The trio doesn’t understand much about the group they know only as “Scars,” but they quickly receive a crash course when they witness a Serpahite band hanging and gutting a Wolf. At this point, we don’t really know that much about them, either. They were introduced as ill-matched foes for the Wolves, though subsequent developments have changed that perception. We know they’re a cult of some kind. We’ve learned little about their beliefs, but we have seen that not everyone interprets Seraphite orthodoxy in the same way. They might be underdogs compared to the heavily armed Wolves, but there’s a reason they’ve survived. Any sense they were obvious good guys went out the window a long time ago, but were Last of Us to introduce unmistakable good guys at this point it would be a huge swerve.

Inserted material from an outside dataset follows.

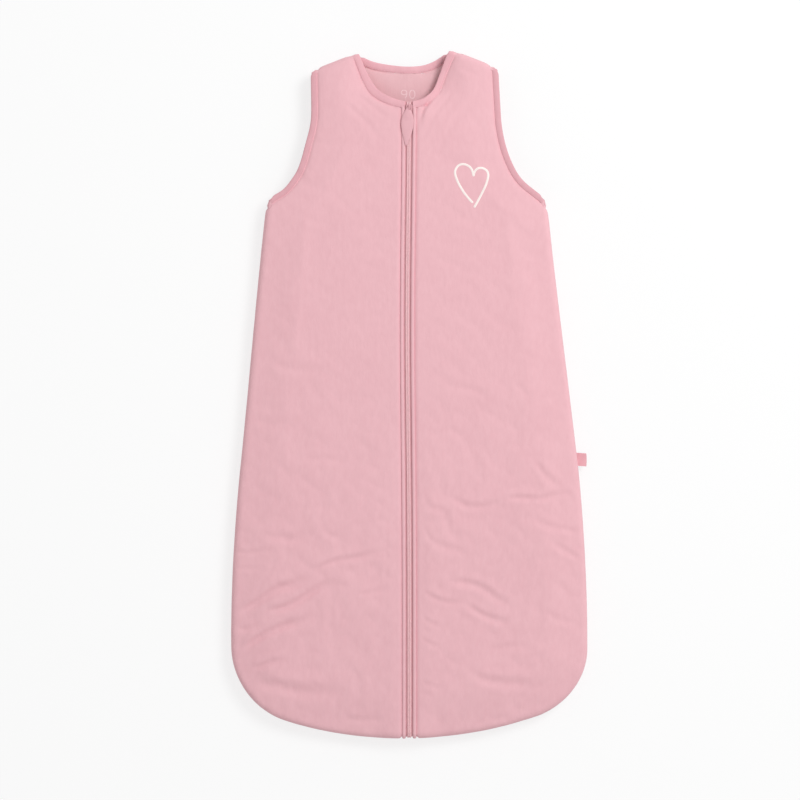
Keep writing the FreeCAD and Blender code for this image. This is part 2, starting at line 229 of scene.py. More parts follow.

Making matters worse, Dina takes an arrow in her leg. They split up, and Ellie is able to escape and make her way into the Wolf hospital, where she finds Nora, holds her at gunpoint, and asks where she can find Abby. Nora’s able to break free of the standoff and alert the others, but she finds herself cornered by Ellie and has no escape except through the elevator shaft leading to the dreaded basement from the cold open. There it’s only Ellie’s immunity that allows her to survive in an atmosphere thick with infectious particulate matter and cordyceps-covered walls. She first encounters a WLF soldier who’s still alive (sort of) and entangled in cordyceps, then Elise’s son Leon, who’s similarly stuck in some sort of horrible state between life and death. When Ellie finds Nora wheezing, it’s clear that she’ll soon join them. Nora tells her they’re both now doomed to die, but then realizes that she’s talking to “the immune girl,” a person she wasn’t even sure was real. Nora tries to put things in perspective for Ellie by asking her if she understands exactly what Joel did, including killing Abby’s father, but Ellie can’t be talked down. Echoing Joel’s torture, she begins beating Nora, a grim scene interrupted only by a fade to black. On the other side, we’re greeted by a memory of happier times, as Joel walks into a sleeping Ellie’s room with a friendly “Hey, kiddo,” and the episode ends.

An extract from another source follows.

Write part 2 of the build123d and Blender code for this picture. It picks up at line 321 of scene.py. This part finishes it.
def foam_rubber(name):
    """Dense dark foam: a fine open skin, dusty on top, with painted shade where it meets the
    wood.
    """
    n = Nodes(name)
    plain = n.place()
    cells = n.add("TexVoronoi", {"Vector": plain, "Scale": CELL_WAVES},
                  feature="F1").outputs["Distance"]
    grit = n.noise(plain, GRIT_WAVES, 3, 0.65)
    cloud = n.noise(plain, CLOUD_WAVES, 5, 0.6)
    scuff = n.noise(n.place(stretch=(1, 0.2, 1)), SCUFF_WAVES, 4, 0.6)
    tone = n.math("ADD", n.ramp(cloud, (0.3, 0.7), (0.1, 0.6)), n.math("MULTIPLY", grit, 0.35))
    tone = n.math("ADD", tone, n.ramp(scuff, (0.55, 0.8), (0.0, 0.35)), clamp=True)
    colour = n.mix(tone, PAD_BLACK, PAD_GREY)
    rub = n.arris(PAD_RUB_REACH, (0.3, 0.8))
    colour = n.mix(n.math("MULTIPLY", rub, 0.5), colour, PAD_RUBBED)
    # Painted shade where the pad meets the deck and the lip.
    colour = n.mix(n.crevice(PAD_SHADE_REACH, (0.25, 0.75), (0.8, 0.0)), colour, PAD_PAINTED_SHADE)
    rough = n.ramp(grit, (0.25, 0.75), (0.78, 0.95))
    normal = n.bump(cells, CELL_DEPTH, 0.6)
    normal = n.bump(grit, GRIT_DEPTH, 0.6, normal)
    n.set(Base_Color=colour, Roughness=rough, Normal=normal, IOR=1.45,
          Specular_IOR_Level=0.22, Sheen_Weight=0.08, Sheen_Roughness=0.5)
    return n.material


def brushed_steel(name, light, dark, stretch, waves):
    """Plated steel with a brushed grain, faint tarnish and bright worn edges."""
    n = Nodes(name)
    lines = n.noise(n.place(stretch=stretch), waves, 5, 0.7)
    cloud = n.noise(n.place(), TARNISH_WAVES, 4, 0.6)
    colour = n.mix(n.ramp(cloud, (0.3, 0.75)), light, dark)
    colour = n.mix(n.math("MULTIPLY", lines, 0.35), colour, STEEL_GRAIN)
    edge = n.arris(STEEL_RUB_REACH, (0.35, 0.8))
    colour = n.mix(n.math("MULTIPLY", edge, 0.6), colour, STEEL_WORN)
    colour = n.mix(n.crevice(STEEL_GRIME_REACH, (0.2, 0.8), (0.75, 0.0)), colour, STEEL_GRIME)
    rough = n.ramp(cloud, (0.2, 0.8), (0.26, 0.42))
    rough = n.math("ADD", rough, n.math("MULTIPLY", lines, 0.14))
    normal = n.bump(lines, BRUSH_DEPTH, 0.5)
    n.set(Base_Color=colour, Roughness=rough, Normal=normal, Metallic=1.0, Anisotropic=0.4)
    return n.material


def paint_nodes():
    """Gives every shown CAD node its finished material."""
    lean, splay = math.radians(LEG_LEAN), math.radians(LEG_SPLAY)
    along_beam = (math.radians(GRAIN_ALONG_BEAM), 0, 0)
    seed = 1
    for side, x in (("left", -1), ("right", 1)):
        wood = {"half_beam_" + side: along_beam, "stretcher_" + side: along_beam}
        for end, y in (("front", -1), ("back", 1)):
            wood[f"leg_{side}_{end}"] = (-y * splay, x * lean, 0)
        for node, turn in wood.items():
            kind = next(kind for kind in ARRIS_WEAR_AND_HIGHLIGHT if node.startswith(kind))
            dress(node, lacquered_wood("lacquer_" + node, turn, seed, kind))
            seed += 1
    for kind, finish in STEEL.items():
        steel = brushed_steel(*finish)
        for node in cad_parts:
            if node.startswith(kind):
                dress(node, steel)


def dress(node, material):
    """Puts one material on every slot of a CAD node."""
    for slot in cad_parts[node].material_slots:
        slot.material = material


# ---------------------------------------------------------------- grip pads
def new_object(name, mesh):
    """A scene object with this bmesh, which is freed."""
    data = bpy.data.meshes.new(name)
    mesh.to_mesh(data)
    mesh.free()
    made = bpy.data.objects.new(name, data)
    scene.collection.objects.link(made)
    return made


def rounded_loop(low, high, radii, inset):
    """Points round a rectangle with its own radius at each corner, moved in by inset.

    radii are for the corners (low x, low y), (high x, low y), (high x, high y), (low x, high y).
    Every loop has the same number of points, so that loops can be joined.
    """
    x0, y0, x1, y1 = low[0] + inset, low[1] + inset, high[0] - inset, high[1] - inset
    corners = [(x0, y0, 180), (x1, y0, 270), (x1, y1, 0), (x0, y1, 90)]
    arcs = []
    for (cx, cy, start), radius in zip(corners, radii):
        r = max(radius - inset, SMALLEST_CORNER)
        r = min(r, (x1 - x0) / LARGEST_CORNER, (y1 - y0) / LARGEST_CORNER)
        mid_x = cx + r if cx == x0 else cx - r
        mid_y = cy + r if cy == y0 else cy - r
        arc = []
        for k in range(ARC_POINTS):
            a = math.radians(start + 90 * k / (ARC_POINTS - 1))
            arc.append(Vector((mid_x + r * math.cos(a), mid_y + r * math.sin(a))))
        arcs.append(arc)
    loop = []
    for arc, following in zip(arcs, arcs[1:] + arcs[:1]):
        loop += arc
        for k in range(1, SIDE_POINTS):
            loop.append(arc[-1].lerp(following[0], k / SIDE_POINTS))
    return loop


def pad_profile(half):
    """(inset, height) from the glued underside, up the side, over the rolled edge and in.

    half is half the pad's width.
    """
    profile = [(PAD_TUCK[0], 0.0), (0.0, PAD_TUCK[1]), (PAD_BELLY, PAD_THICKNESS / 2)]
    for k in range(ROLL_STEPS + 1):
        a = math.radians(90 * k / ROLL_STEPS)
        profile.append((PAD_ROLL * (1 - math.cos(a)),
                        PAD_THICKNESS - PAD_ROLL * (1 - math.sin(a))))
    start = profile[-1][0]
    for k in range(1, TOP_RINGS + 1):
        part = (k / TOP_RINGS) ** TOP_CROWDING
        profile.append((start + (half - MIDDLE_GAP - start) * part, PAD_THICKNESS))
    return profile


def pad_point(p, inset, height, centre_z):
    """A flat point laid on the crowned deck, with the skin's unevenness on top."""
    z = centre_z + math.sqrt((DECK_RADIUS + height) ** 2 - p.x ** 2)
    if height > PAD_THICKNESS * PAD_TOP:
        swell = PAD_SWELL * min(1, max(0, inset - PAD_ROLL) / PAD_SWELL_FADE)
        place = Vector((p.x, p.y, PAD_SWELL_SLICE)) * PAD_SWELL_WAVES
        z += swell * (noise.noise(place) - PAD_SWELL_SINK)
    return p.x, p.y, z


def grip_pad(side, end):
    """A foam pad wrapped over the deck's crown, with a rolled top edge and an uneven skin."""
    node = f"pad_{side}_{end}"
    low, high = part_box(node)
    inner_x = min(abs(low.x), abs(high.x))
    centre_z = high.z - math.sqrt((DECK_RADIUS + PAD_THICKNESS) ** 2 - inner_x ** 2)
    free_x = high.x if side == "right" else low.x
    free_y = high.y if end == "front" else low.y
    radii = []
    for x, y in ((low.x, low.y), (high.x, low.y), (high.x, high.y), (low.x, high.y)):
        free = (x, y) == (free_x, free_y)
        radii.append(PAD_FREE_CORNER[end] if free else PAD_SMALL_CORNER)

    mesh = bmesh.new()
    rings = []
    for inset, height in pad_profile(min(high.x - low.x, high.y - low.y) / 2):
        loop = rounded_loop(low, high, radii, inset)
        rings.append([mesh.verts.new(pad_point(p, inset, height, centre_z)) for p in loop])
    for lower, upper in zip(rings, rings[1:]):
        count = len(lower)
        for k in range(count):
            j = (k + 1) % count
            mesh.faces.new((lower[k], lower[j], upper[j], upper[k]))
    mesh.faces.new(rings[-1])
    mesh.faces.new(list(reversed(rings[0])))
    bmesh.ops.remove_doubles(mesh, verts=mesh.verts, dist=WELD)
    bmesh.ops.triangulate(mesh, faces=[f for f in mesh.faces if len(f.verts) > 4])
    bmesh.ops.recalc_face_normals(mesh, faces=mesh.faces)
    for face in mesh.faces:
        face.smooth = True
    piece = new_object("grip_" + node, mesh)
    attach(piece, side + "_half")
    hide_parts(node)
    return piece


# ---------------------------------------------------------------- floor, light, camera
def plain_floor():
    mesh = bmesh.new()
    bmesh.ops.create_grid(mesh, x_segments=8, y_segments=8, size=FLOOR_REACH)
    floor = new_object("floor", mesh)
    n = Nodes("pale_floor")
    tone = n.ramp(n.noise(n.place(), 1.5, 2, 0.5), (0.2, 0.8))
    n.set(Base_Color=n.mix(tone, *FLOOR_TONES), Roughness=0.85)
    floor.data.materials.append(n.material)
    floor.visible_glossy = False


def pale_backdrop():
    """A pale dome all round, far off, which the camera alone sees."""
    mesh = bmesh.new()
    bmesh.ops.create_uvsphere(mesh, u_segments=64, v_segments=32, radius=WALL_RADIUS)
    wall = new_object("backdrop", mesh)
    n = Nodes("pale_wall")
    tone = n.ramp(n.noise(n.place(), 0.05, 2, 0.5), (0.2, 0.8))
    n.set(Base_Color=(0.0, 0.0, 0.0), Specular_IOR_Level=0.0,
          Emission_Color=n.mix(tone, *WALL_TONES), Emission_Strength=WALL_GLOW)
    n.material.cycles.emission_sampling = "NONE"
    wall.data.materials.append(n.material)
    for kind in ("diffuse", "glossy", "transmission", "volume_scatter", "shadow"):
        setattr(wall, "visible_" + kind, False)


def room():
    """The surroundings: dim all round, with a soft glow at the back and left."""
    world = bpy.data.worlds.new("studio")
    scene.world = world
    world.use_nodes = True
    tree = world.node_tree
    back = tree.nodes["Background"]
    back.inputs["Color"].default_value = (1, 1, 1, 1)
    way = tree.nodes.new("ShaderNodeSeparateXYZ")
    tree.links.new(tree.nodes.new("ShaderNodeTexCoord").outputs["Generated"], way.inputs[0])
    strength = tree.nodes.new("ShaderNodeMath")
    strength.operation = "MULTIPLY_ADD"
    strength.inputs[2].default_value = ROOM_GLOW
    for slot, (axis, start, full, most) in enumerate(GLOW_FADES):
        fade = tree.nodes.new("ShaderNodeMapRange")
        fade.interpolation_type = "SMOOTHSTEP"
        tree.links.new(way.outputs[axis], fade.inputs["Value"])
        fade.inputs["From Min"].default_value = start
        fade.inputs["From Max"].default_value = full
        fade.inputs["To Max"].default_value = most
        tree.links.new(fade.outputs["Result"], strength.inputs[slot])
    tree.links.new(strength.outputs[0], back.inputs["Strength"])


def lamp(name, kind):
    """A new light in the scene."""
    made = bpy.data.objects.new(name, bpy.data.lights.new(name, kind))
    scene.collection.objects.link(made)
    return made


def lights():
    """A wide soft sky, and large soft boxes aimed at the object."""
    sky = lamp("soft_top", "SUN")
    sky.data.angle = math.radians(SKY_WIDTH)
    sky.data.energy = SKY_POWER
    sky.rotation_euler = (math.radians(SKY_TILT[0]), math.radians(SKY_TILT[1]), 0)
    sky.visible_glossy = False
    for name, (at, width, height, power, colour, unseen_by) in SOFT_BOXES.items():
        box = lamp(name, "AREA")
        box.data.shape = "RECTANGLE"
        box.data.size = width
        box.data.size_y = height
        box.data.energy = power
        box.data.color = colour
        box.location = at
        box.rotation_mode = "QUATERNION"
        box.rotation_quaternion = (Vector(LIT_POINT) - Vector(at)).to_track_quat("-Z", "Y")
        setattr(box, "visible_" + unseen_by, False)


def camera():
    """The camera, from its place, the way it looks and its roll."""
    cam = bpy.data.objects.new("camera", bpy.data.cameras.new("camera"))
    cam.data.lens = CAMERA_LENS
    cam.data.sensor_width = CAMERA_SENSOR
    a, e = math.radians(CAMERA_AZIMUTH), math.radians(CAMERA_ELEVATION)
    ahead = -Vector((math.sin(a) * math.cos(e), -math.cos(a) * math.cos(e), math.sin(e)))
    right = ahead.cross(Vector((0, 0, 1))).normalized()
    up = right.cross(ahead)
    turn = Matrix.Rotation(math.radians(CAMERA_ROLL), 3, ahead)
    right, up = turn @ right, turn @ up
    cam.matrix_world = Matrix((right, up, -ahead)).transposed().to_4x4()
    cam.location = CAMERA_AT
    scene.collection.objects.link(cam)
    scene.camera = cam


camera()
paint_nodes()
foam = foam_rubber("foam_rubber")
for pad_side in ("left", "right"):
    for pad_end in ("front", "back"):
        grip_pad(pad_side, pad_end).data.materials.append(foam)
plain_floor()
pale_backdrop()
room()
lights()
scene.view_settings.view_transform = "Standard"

It would be a mistake to take that final image as being from more innocent times; Ellie was born into a fallen world and has known only danger. Her time in Jackson with Joel, what we’ve seen of it, seems to have been relatively peaceful, but that did not keep their relationship from fracturing. That said, it still throws into sharp relief where Ellie is now versus where she’s come from. She never got a chance to be a kid, but all of Joel’s efforts were meant to spare her a life of endless violence, and now she’s chosen that life because of Joel’s death. Subsequent episodes have given her every reason to turn back — Dina, Dina’s baby, her civic obligation to Jackson, the never-spoken truth that Joel would not want this for her no matter what — and still she’s pressed on. This is an action-packed episode and works on that level, but the action also pushes Ellie further down a dark path from which she might not be able to return, making it as dramatically effective as what’s come before.
Infectious Bites
• Oof, you could get the bends watching the last two scenes of this episode. Ellie’s talked about exacting revenge on Abby and her companions, but to see her perform it on the prone, helpless (if spiteful) Nora is chilling. It’s almost certainly not coincidental that the scene mirrors Abby’s assault on Joel. The episode cuts away after a few blows, but we don’t have to see more. Nora’s already doomed by breathing cordyceps. The torture is all Ellie’s doing, however. The look on Ellie’s face confirms she’s crossed a moral Rubicon, and there’s no going back. When we see her smiling and fresh-faced in flashback, it only confirms how far she’s gone down a dark path.
• The Pinnacle is inspired by Seattle’s Paramount Theatre, which opened as a movie palace in 1928. It occasionally still screens movies, but now mostly serves as a theatrical and live music venue.